To measure the social characteristics of product adoption, the researchers made use of anonymized data from Telenor’s network. That data revealed how users communicate and what mobile devices they use.
Most strikingly, the researchers found what Sundsøy termed a “tribe of Apple.” People who used Apple products tended to be connected to each other. After the launch of the iPhone, a heavily connected cluster of users formed relatively quickly. That central cluster grew larger over time. For the iPad, the researchers observed a similar structure forming even faster (their graphs tracked iPad adoption by the month, instead of the quarterly measures they used for the iPhone). They found that social connections predicted whether users were likely to own Apple products. iPhone users had twice as many connections—meaning they had communicated with one another by voice, text message, or email—than would be expected by chance. The researchers also studied the much less successful Doro. The handset is marketed as a device designed primarily for phone calls rather than data-related activities. Doro users tended to be connected to few other Doro users, and there was no central cluster. Sundsøy argues that this structure suggests that the device will likely never gain momentum.

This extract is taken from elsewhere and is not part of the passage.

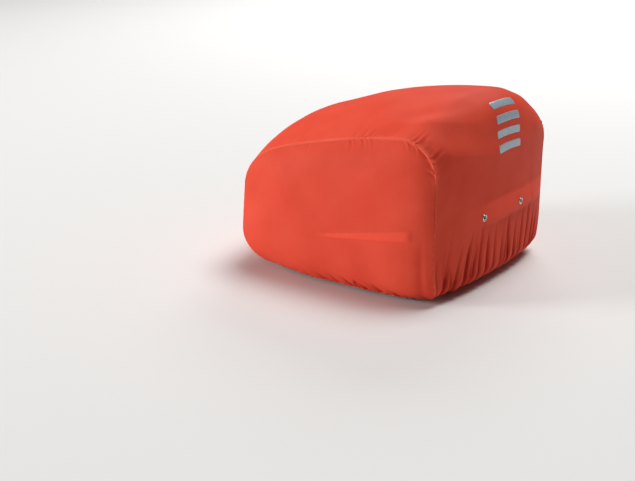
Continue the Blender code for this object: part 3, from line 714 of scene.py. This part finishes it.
def set_inputs(tree, node, inputs):
    """Gives each input, by its name or number, a constant or the output of another node."""
    for socket, value in inputs.items():
        if isinstance(value, bpy.types.NodeSocket):
            tree.links.new(value, node.inputs[socket])
        else:
            node.inputs[socket].default_value = value


def add_node(tree, kind, inputs={}, output=0, stops=(), **settings):
    """Adds a node and gives back one of its outputs; stops are a colour ramp's (place, hex)."""
    node = tree.nodes.new(kind)
    for name, value in settings.items():
        setattr(node, name, value)
    set_inputs(tree, node, inputs)
    for k, (place, hex_color) in enumerate(stops):
        node.color_ramp.elements[k].position = place
        node.color_ramp.elements[k].color = linear(hex_color)
    return node.outputs[output]


def new_material(name, base_hex, roughness, constants={}):
    """A material with one Principled shader, and that shader; constants are set on its sockets."""
    material = bpy.data.materials.new(name)
    material.use_nodes = True
    tree = material.node_tree
    tree.nodes.clear()
    surface = add_node(tree, "ShaderNodeBsdfPrincipled",
                       {"Base Color": linear(base_hex), "Roughness": roughness, **constants})
    tree.links.new(surface, tree.nodes.new("ShaderNodeOutputMaterial").inputs["Surface"])
    return material, tree, surface.node


# %% [markdown]
# The cover is nylon taffeta with a polyurethane coating: a tight plain weave with a soft satin look,
# and no threads that catch the light one by one. Its threads are about 0.12 mm apart, finer than the
# picture can show, so the weave is drawn at 0.6 mm. Two noises lie over it: a fine one for the
# creases left from folding the cover into its pouch, and a slow one for the dye and the coating.
# Deep in a fold the colour is painted a darker, purer red: painted shade for the shade that falls
# into the folds. Where the cloth lies double it is painted paler: partly the double layer, which lets
# less of the dark bag show through, and partly painted light on the band and the ridge, whose faces
# turn up to the lamp above. The mesh carries both as one attribute. The binding is a tape of the same
# cloth, double, and painted a little paler all over, which is also a painted highlight along the
# raised seam. The bag under the cover is polyester pack cloth: charcoal, duller, with a faint bloom
# of loose fibres.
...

But social connections aren’t everything. In another talk given at the same workshop, Nicholas Christakis, a Harvard University social scientist and expert on networks, said that the qualities of whatever is spreading through a network matters a great deal. For example, some germs are more contagious than others, and will spread faster through a network. Similarly, he said, some ideas are “stickier” than others, and take hold better. So product adoption will also spread according to the quality of the product, and not just the number of friends who already own it.
Even taking variations in product quality into account, however, it will still be useful to look at patterns of adoption in social networks, the Telenor researchers say.
“The social variables have high predictive power,” says Sundsøy. “Those who communicate together tend to adopt together.” According to his group’s work, one key factor is the size of the connected cluster that forms around a product. If a large, heavily connected group begins to form, he says, there’s a good chance that a product will take off.